Hace 18 años, y 22 después de la dimisión de Nixon, entrevisté a Bradlee en su pequeño despacho en la séptima planta del edificio de The Washington Post, muy cerca de la Casa Blanca. Cinco años después de dejar la dirección era vicepresidente sin cartera del Post, tenía 75 años bien llevados y se mantenía elegante vestido con las camisas que hizo famosas de cuello blanco y anchas rayas de colores, que compraba en Turnbull and Asser, en Londres. Acababa de publicar su libro de memorias, que tuvo el cuajo de bautizar A good life (Una buena vida); él la tuvo como periodista, lo que le permitió una silla de pista en alguno de los momentos clave del siglo XX.

Retengo tres cuestiones de aquella conversación de dos horas. Comentamos el caso de los papeles del Pentágono, otra cumbre en la historia de Bradlee y el Post, que contaban la verdad oculta tras la versión oficial del desarrollo de la guerra de Vietnam. El fiscal general y el Tribunal Supremo intentaron introducir, contra la Constitución, la censura previa para impedir su publicación. El Post resistió, los publicó y no fue condenado. Luego ese fiscal general acabó en la cárcel. “Descubrí que la mayor parte de las veces que oí decir a un líder del Gobierno que algo tenía que ver con la seguridad nacional, no estaba relacionado con eso sino con alguna vergüenza nacional”.

La noche en la que preparaba la primera página con el enorme titular, "Nixon resigns", “pensé que había merecido la pena, que lo que yo consideraba una larga batalla entre las fuerzas del bien y del mal había concluido. Y que habían ganado los buenos”. Bradlee tuvo, sin embargo, que tragarse un sapo importante en su exitosa carrera al publicar un falso reportaje en el Post sobre un niño negro de ocho años heroinómano que mereció el premio Pulitzer. La periodista a quien había contratado se lo inventó todo. El premio fue devuelto.

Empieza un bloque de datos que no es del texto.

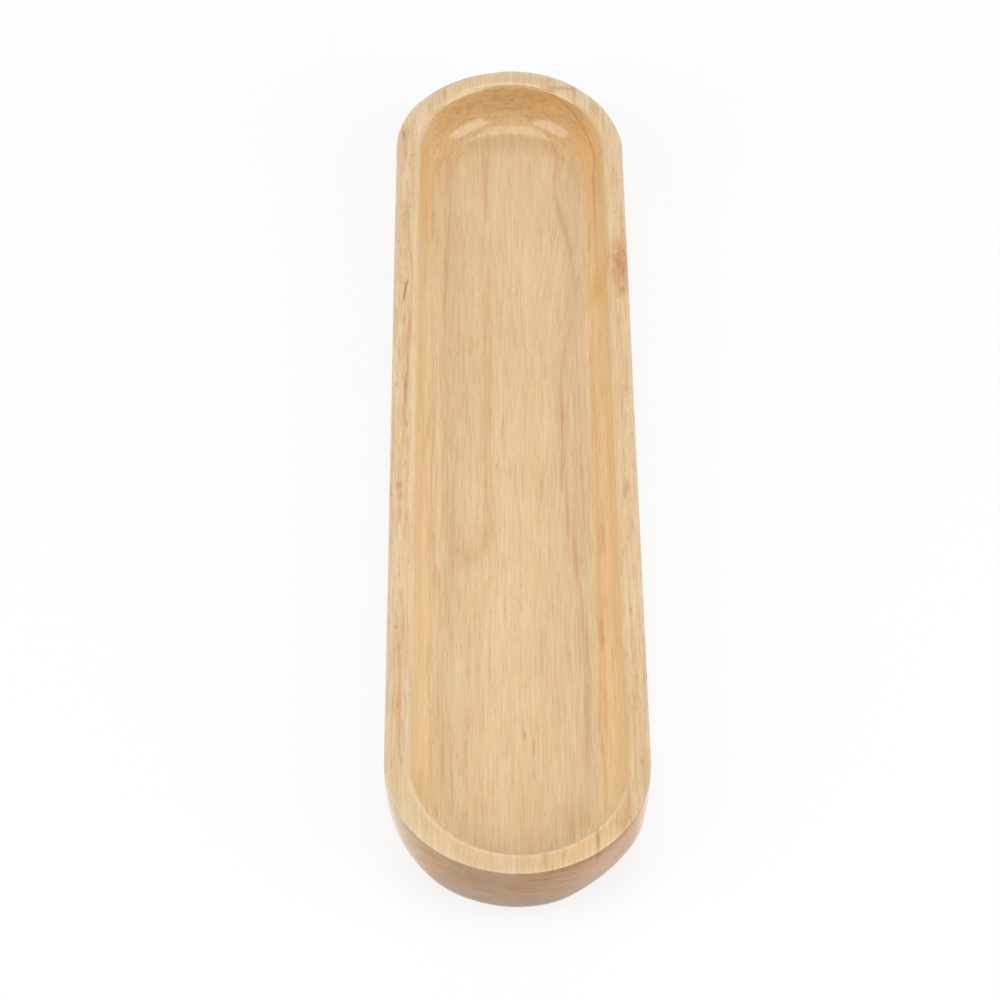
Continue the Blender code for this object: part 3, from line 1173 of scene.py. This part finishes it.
rub_noise = grain_noise(place, (2.5, 9.0, 2.5), detail=3.0)
outer_edge = times(ease(edge_inset, 0.1, 1.1, 1.0, 0.0), ease(up, 28.6, 29.5))
rubbed = times(outer_edge, ease(rub_noise, 0.35, 0.6, 0.35, 1.0))
scuff_noise = grain_noise(place, (1.0, 22.0, 1.0), detail=4.0, roughness=0.7)
scuffed = times(ease(up, 0.2, 1.2, 1.0, 0.0), ease(scuff_noise, 0.4, 0.7))
stain(rubbed, RUBBED_TINT)
stain(scuffed, SCUFFED_TINT)
print("rubbed within 1.1 mm of the edge, scuffed up to 1.2 mm high")

# %% [markdown]
# ## All the stains on one wood
#
# Real wood takes every stain in turn and shows them all. The list could be baked to an image, but then it
# would have a fixed sharpness and seams. So the stains stay nodes, each one multiplying the colour that it
# is given.

# %% The colour of the wood
colour = PALE_STRAW
for mask, tint in stains:
    colour = mix_colours(colour, mask, tint, "MULTIPLY")
feed(shader.inputs["Base Color"], colour)
print("stains laid on:", len(stains))

# %% [markdown]
# ## Lacquer
#
# A thin satin lacquer covers everything. It could be one low roughness, but wood under lacquer has two
# shines: a broad soft one from the wood and a tighter one from the film on top. So the lacquer is the
# shader's coat. It fills the pores only part way, so they show as fine dents, and the sanding under it
# leaves the fibres just proud. It is thin on the ends, which drank it, and where hands and the table have
# rubbed it.

# %% Gloss
roughness = plus(ease(fibres, 0.2, 0.8, 0.36, 0.46), times(fine_pores, 0.12))
wear = plus(times(rubbed, 0.14), times(scuffed, 0.18))
worn_coat = calc("MAXIMUM", rubbed, scuffed)
thin_coat = calc("MAXIMUM", times(outer_end, 0.55), times(worn_coat, 0.6))
feed(shader.inputs["Roughness"], plus(roughness, wear))
feed(shader.inputs["Coat Weight"], inverse(thin_coat))
shader.inputs["Coat Roughness"].default_value = 0.15
shader.inputs["Coat IOR"].default_value = 1.55
shader.inputs["Specular IOR Level"].default_value = 0.25
print("satin coat, roughness", round(shader.inputs["Coat Roughness"].default_value, 2))

# %% Relief
RELIEF_DEPTH = 0.00008
RELIEF_STRENGTH = 0.35

relief = plus(times(fibres, 0.4), times(hair_fibres, 0.25))
bump = board.nodes.new("ShaderNodeBump")
bump.inputs["Strength"].default_value = RELIEF_STRENGTH
bump.inputs["Distance"].default_value = RELIEF_DEPTH
feed(bump.inputs["Height"], minus(relief, times(plus(fine_pores, open_pores), 0.5)))
feed(shader.inputs["Normal"], bump.outputs["Normal"])
tray_mesh.materials.append(wood)
print("nodes in the wood:", len(board.nodes))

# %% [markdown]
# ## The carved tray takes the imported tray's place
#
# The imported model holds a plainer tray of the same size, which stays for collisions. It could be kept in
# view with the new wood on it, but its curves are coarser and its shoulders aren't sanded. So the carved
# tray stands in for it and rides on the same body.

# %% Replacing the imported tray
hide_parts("tray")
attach(tray, "root")
print("carved_tray stands for the packed tray")

# %% [markdown]
# ## White paper
#
# The tray lies on a wide round of white paper that curls up all round its edge, with a taller sheet behind.
# The paper is lit like anything else, so it throws light up under the tray and takes its soft shadow. For
# the camera and in reflections most of its white is its own, which keeps the background even. Turning the
# lamps up until plain paper is white would bleach the wood.

# %% The paper's finish
PAPER_GREY = 0.86
PAPER_ROUGHNESS = 0.9
OWN_WHITE_SHARE = 0.8

paper = bpy.data.materials.new("white_paper")
paper.use_nodes = True
paper_tree = paper.node_tree
paper_shader = paper_tree.nodes["Principled BSDF"]
paper_shader.inputs["Base Color"].default_value = (PAPER_GREY, PAPER_GREY, PAPER_GREY, 1.0)
paper_shader.inputs["Roughness"].default_value = PAPER_ROUGHNESS
own_white = paper_tree.nodes.new("ShaderNodeEmission")
rays = paper_tree.nodes.new("ShaderNodeLightPath")
reflected = calc("MAXIMUM", rays.outputs["Is Glossy Ray"], rays.outputs["Is Transmission Ray"])
seen = calc("MAXIMUM", rays.outputs["Is Camera Ray"], reflected)
paper_mix = paper_tree.nodes.new("ShaderNodeMixShader")
feed(paper_mix.inputs[0], times(seen, OWN_WHITE_SHARE))
feed(paper_mix.inputs[1], paper_shader.outputs["BSDF"])
feed(paper_mix.inputs[2], own_white.outputs["Emission"])
feed(paper_tree.nodes["Material Output"].inputs["Surface"], paper_mix.outputs["Shader"])
print("share of the paper's own white:", OWN_WHITE_SHARE)


# %% A sheet of paper
def paper_piece(name, mesh):
    """Turns a bmesh into a smooth sheet of paper, linked into the scene."""
    data = bpy.data.meshes.new(name)
    mesh.to_mesh(data)
    mesh.free()
    data.shade_smooth()
    data.materials.append(paper)
    piece = bpy.data.objects.new(name, data)
    bpy.context.scene.collection.objects.link(piece)
    print(name, "has", len(data.polygons), "faces")


# %% [markdown]
# ## The two sheets
#
# The round sheet is one bent line spun through a full turn, which gives a curl all round without a seam. It
# lies a tenth of a millimetre under the tray, because two faces at one height would flicker. The second
# sheet is a line drawn straight up.

# %% The round floor
FLOOR_REACH = 3.2
CURL_RADIUS = 0.6
CURL_STEPS = 8
ROUND_EDGE = 0.9
MIDDLE_PATCH = 0.3
PAPER_GAP = 0.0001

sweep = bmesh.new()
angles = [pi / 2 * step / CURL_STEPS for step in range(CURL_STEPS + 1)]
curl = [(FLOOR_REACH + CURL_RADIUS * sin(angle), CURL_RADIUS * (1 - cos(angle))) for angle in angles]
profile = [(0.0, 0.0), (MIDDLE_PATCH, 0.0)] + curl + [(curl[-1][0], ROUND_EDGE)]
line = [sweep.verts.new((x, 0.0, z)) for x, z in profile]
edges = [sweep.edges.new(pair) for pair in zip(line, line[1:])]
bmesh.ops.spin(
    sweep,
    geom=line + edges,
    cent=(0, 0, 0),
    axis=(0, 0, 1),
    angle=2 * pi,
    steps=96,
    use_merge=True,
    use_duplicate=False,
)
bmesh.ops.remove_doubles(sweep, verts=sweep.verts, dist=WELD)
bmesh.ops.translate(sweep, verts=sweep.verts, vec=Vector((0, 0, -PAPER_GAP)))
bmesh.ops.recalc_face_normals(sweep, faces=sweep.faces)
paper_piece("paper_floor", sweep)

# %% The hanging sheet
BACKDROP_DISTANCE = 1.9
BACKDROP_WIDTH = 3.0
BACKDROP_HEIGHT = 3.0
BACKDROP_FOOT = 0.002

hanging = bmesh.new()
corners = [(side * BACKDROP_WIDTH / 2, BACKDROP_DISTANCE, BACKDROP_FOOT) for side in (-1, 1)]
foot = hanging.edges.new([hanging.verts.new(corner) for corner in corners])
drawn = bmesh.ops.extrude_edge_only(hanging, edges=[foot])["geom"]
top = [item for item in drawn if isinstance(item, bmesh.types.BMVert)]
bmesh.ops.translate(hanging, verts=top, vec=Vector((0, 0, BACKDROP_HEIGHT)))
paper_piece("paper_backdrop", hanging)

# %% [markdown]
# ## Light
#
# Three soft lamps and a dim room. The shine in the cove at the far end is a mirror of the studio: it shows
# one softbox to the front right and one to the front left, each a little taller than wide, so those lamps
# stand there. A square one hangs overhead. One big lamp would be simpler, but the cove would lose its two
# lights. The room itself stays dim, which keeps the sloping walls rich in colour.

# %% The dim room
AMBIENT = 0.38

world = bpy.data.worlds.new("studio")
bpy.context.scene.world = world
world.use_nodes = True
background = world.node_tree.nodes["Background"]
background.inputs["Color"].default_value = (1.0, 1.0, 1.0, 1.0)
background.inputs["Strength"].default_value = AMBIENT
print("light of the room:", AMBIENT)

# %% Softboxes
LAMP_DISTANCE = 1.5


def softbox(name, size, bearing, height_angle, glow):
    """A lamp aimed at the tray. Bearing turns from +Y towards +X; glow is its brightness, white is 1."""
    lamp = bpy.data.lights.new(name, "AREA")
    lamp.shape = "RECTANGLE"
    lamp.size, lamp.size_y = size
    lamp.energy = glow * pi * size[0] * size[1]
    light = bpy.data.objects.new(name, lamp)
    bpy.context.scene.collection.objects.link(light)
    turn, rise = radians(bearing), radians(height_angle)
    direction = Vector((sin(turn) * cos(rise), cos(turn) * cos(rise), sin(rise)))
    light.location = direction * LAMP_DISTANCE
    light.rotation_euler = direction.to_track_quat("Z", "Y").to_euler()
    light.visible_camera = False
    print(name, round(lamp.energy, 2), "W")


softbox("overhead_softbox", (1.1, 1.1), 0.0, 86.0, 1.75)
softbox("right_softbox", (1.25, 1.4), 116.0, 28.0, 2.75)
softbox("left_softbox", (1.05, 1.3), 243.0, 30.0, 2.95)

# %% [markdown]
# ## Camera
#
# The camera looks down the length of the tray from above its near end, through a long lens, so the far end
# is only a little narrower than the near one. A camera can be placed by eye, but here its place, aim, roll
# and lens were fitted to the edges of the real tray, and are given here by name.

# %% The camera and its lens
CAMERA_EYE = Vector((-0.016359, -0.755961, 0.883571))
CAMERA_AIM = Vector((-0.005093, -0.034579, 0.030))
CAMERA_ROLL = radians(0.635)
FOCAL_LENGTH = 111.57
SENSOR_WIDTH = 36.0
NEAREST_SEEN = 0.01

lens = bpy.data.cameras.new("photo_camera")
lens.sensor_width = SENSOR_WIDTH
lens.lens = FOCAL_LENGTH
lens.clip_start = NEAREST_SEEN
camera = bpy.data.objects.new("photo_camera", lens)
bpy.context.scene.collection.objects.link(camera)
camera.location = CAMERA_EYE
level = (CAMERA_AIM - CAMERA_EYE).to_track_quat("-Z", "Y")
camera.rotation_euler = (level @ Quaternion((0.0, 0.0, 1.0), CAMERA_ROLL)).to_euler()
bpy.context.scene.camera = camera
bpy.context.scene.view_settings.view_transform = "Standard"
print("camera", round((CAMERA_AIM - CAMERA_EYE).length, 3), "m from the tray")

Vaticinó Bradlee que en 15 años (2011) la prensa escrita seguiría teniendo futuro. Contó que había estado en Microsoft y que esos diarios en soporte electrónico le parecían “un juguete. No son nada portátiles, no se pueden llevar en el metro, no se pueden releer fácilmente”. Hoy, The Washington Post ha sido comprado por poco dinero, reflejo del escaso valor concedido al periódico en papel, por uno de los gurús del mundo digital que seguro que no comparte la opinión de Bradlee.